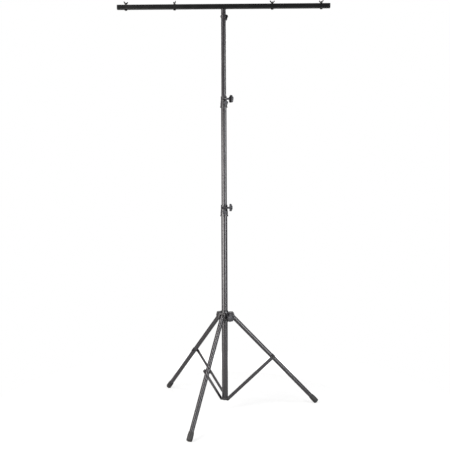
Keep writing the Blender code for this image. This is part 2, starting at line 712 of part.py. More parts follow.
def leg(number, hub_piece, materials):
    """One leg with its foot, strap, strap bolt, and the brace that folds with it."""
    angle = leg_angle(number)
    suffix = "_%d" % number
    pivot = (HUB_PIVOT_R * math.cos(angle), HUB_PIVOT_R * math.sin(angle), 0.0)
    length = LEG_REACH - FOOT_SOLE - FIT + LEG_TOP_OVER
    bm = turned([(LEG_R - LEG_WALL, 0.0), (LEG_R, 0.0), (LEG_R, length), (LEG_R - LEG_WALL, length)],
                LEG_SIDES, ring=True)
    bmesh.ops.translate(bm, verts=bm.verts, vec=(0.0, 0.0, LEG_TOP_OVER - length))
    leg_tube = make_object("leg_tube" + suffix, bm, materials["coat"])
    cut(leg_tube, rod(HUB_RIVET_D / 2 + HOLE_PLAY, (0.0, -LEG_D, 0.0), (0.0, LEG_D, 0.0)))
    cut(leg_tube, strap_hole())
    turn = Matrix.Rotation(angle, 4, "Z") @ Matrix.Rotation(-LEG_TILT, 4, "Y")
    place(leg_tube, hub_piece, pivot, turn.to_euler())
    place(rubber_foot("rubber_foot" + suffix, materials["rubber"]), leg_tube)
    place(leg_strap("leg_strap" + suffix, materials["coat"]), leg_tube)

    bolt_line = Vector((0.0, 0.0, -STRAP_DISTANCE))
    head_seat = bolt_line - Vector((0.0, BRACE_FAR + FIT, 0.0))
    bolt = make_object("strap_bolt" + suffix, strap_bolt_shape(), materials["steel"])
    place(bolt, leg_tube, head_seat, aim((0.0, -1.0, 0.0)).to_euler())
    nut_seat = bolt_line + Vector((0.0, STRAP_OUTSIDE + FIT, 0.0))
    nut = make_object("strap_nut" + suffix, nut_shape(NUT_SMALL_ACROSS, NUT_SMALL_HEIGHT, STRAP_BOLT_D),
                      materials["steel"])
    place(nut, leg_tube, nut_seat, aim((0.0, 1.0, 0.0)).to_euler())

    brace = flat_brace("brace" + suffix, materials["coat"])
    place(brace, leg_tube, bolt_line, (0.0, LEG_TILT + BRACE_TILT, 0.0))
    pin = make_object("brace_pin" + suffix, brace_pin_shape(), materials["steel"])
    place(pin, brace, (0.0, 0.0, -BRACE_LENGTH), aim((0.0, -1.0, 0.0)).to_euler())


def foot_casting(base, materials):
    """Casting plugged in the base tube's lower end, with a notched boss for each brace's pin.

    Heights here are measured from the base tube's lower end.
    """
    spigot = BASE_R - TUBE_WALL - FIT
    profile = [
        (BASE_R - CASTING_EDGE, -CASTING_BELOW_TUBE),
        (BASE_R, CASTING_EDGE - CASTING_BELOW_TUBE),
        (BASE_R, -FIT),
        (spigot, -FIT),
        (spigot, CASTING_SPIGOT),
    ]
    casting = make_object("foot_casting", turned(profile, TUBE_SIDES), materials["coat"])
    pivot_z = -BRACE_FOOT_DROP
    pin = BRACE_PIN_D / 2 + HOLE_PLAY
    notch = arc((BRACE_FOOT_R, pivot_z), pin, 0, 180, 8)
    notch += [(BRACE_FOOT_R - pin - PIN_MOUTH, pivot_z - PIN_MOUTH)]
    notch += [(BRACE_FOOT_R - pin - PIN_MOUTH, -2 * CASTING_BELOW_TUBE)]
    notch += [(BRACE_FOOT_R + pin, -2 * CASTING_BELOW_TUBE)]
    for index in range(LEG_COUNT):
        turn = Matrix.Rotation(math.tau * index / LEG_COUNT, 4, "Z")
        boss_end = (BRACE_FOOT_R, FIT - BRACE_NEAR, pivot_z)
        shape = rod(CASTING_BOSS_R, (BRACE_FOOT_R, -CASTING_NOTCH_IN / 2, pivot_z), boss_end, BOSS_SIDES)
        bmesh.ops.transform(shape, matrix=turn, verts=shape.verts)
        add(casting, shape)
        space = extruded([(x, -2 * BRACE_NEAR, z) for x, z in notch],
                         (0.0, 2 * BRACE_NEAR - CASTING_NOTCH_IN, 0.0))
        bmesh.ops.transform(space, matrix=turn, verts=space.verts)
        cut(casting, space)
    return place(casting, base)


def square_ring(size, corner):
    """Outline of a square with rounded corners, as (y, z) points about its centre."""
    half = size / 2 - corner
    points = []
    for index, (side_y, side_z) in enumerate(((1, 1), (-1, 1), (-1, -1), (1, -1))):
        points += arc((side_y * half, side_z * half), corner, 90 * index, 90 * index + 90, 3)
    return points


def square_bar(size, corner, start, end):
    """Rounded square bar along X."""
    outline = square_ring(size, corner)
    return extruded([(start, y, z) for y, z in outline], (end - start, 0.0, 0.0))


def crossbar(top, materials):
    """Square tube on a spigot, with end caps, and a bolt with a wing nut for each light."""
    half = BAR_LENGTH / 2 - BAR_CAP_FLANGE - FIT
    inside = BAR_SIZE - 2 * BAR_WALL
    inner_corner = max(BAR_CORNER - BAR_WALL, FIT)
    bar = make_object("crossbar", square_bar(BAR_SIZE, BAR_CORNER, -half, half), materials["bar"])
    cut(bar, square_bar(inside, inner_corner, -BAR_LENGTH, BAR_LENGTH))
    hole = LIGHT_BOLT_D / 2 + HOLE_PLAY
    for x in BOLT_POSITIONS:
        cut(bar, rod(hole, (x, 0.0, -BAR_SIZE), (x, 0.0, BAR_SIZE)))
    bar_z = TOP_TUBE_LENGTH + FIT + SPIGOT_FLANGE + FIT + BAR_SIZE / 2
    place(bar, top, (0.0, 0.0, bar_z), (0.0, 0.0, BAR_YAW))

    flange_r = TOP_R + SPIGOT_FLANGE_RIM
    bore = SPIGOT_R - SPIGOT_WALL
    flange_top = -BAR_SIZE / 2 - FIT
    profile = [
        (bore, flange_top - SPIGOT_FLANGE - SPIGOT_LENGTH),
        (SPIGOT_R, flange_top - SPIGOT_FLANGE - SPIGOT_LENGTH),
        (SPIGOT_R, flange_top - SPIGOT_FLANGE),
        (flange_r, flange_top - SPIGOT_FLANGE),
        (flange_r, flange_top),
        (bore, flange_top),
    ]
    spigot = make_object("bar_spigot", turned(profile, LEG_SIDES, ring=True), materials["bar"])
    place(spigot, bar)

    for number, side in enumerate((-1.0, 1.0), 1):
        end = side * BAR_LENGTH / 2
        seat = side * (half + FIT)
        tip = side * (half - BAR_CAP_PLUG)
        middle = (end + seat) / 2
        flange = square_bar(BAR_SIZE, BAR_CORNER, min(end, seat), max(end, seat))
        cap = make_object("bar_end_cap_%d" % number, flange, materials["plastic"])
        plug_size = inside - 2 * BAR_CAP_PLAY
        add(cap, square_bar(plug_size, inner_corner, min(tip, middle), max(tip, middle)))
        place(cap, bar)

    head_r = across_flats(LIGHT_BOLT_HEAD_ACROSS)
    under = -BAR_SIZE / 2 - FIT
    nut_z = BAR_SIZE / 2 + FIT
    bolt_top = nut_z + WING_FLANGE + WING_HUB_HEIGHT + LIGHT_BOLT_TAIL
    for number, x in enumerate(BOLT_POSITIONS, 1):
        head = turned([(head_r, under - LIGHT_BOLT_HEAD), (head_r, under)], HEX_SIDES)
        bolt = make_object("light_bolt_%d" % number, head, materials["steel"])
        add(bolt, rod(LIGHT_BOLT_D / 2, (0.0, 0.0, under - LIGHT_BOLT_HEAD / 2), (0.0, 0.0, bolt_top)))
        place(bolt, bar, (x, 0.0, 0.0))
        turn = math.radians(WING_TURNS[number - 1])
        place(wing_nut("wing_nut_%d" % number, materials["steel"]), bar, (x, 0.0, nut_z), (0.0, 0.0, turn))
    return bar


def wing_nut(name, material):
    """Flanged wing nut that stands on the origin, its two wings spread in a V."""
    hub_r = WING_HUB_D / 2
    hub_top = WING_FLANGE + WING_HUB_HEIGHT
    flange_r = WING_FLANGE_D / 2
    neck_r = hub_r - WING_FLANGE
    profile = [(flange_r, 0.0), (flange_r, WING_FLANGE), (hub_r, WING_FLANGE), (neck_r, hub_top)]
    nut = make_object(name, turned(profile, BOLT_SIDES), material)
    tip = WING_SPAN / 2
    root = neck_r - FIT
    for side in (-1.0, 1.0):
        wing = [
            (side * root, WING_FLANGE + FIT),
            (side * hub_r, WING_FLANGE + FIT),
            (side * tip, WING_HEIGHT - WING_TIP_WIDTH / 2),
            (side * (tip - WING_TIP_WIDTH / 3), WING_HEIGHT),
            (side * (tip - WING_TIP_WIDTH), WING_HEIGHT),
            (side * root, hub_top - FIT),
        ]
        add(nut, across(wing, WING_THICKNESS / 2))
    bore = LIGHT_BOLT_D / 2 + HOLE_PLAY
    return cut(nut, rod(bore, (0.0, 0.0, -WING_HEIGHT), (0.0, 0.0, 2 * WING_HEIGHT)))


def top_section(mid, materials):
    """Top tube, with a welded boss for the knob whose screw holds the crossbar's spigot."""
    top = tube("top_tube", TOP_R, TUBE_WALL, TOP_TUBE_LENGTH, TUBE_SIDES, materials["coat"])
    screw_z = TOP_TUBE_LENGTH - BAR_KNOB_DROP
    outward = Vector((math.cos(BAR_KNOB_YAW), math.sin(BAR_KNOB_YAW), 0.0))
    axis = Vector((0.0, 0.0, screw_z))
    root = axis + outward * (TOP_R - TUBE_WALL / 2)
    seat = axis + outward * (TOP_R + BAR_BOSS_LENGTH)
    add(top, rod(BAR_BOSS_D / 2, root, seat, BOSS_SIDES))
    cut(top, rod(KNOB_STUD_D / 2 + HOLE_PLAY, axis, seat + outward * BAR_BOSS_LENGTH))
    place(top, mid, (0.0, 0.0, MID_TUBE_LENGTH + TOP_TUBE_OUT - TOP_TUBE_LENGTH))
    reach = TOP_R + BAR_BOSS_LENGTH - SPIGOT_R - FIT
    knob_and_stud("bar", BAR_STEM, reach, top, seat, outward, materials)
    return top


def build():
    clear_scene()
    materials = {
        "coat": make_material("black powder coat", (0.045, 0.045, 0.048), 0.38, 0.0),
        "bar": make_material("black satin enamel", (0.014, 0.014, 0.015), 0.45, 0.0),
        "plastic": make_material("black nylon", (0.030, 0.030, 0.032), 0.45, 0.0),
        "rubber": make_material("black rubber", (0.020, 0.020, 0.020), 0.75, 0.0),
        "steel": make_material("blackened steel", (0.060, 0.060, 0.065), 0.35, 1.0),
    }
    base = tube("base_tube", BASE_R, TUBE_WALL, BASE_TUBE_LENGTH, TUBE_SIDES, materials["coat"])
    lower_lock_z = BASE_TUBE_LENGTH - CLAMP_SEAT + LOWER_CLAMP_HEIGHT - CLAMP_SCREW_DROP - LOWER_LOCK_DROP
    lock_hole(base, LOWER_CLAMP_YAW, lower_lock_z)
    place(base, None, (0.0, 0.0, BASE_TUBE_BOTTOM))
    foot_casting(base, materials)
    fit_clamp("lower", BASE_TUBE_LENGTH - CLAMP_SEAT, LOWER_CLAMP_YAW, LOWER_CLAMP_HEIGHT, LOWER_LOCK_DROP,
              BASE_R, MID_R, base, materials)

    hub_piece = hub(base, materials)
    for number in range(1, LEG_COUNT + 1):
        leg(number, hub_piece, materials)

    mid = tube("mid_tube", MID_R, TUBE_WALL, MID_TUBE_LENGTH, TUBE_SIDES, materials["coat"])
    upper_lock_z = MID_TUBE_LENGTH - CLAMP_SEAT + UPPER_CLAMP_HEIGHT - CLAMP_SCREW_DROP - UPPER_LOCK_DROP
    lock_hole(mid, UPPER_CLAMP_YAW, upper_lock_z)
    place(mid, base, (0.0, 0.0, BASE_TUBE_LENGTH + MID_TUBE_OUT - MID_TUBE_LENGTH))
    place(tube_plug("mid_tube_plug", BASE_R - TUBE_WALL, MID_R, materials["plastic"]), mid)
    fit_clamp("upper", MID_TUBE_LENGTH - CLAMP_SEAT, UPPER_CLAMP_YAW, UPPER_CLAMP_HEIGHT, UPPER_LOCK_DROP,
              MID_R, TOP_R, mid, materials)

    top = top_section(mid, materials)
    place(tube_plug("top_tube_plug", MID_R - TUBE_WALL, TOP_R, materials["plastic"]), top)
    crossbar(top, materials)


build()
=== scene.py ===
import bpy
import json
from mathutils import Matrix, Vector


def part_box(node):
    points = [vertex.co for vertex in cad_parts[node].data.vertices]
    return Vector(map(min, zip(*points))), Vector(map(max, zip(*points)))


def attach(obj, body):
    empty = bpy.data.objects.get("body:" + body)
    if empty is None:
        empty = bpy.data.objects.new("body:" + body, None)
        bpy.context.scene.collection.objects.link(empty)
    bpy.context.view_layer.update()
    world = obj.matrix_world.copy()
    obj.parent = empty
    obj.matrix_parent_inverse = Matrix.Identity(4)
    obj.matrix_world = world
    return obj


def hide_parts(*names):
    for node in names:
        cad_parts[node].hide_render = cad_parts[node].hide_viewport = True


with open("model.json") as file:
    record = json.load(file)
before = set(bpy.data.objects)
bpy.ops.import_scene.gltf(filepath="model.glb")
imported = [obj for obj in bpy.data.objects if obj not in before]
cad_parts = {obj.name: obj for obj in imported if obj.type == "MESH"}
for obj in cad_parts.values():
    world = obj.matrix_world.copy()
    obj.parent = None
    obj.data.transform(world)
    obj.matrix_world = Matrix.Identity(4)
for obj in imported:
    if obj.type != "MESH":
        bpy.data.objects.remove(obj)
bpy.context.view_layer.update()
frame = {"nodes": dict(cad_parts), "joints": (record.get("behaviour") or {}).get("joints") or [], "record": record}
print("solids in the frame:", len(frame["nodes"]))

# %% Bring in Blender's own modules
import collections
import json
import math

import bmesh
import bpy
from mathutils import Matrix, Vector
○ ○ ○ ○
Exercise requirements:
Your task is to pick out every line with the string "objects" and copy it.

Output below:
    empty = bpy.data.objects.get("body:" + body)
        empty = bpy.data.objects.new("body:" + body, None)
        bpy.context.scene.collection.objects.link(empty)
before = set(bpy.data.objects)
imported = [obj for obj in bpy.data.objects if obj not in before]
        bpy.data.objects.remove(obj)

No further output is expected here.